*Written problem*.
Write the listing out again, all of it, word for word.

···

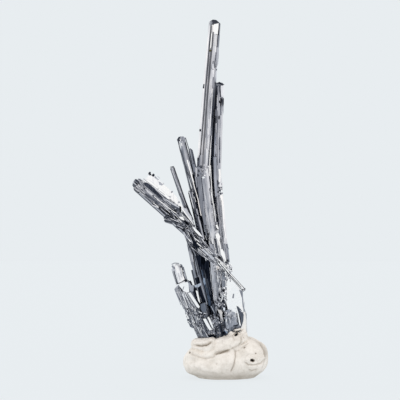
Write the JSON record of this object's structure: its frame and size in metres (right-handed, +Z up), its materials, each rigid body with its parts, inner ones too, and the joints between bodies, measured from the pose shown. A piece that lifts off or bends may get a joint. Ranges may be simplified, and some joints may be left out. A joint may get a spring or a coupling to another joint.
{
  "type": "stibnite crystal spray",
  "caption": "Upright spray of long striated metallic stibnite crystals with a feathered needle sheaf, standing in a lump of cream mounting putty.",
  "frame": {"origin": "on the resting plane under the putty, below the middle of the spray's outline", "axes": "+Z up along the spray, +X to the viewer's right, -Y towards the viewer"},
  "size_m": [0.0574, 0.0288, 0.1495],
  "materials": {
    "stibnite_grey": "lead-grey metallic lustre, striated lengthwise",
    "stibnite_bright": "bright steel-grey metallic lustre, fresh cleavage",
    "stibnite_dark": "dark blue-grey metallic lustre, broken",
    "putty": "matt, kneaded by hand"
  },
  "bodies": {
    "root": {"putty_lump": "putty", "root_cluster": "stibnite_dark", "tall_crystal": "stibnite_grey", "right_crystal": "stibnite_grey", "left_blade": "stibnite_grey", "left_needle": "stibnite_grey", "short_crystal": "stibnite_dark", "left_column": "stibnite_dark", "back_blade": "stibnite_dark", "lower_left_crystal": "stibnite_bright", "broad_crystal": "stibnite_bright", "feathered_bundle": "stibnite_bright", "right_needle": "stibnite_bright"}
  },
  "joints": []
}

···

*Task answer*.
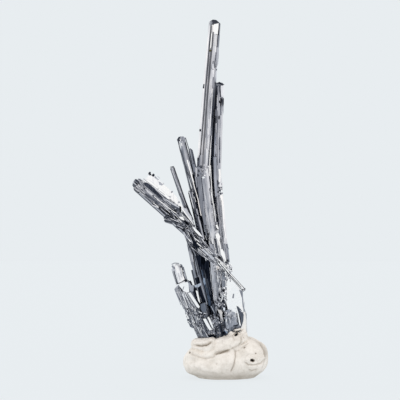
Write the JSON record of this object's structure: its frame and size in metres (right-handed, +Z up), its materials, each rigid body with its parts, inner ones too, and the joints between bodies, measured from the pose shown. A piece that lifts off or bends may get a joint. Ranges may be simplified, and some joints may be left out. A joint may get a spring or a coupling to another joint.
{
  "type": "stibnite crystal spray",
  "caption": "Upright spray of long striated metallic stibnite crystals with a feathered needle sheaf, standing in a lump of cream mounting putty.",
  "frame": {"origin": "on the resting plane under the putty, below the middle of the spray's outline", "axes": "+Z up along the spray, +X to the viewer's right, -Y towards the viewer"},
  "size_m": [0.0574, 0.0288, 0.1495],
  "materials": {
    "stibnite_grey": "lead-grey metallic lustre, striated lengthwise",
    "stibnite_bright": "bright steel-grey metallic lustre, fresh cleavage",
    "stibnite_dark": "dark blue-grey metallic lustre, broken",
    "putty": "matt, kneaded by hand"
  },
  "bodies": {
    "root": {"putty_lump": "putty", "root_cluster": "stibnite_dark", "tall_crystal": "stibnite_grey", "right_crystal": "stibnite_grey", "left_blade": "stibnite_grey", "left_needle": "stibnite_grey", "short_crystal": "stibnite_dark", "left_column": "stibnite_dark", "back_blade": "stibnite_dark", "lower_left_crystal": "stibnite_bright", "broad_crystal": "stibnite_bright", "feathered_bundle": "stibnite_bright", "right_needle": "stibnite_bright"}
  },
  "joints": []
}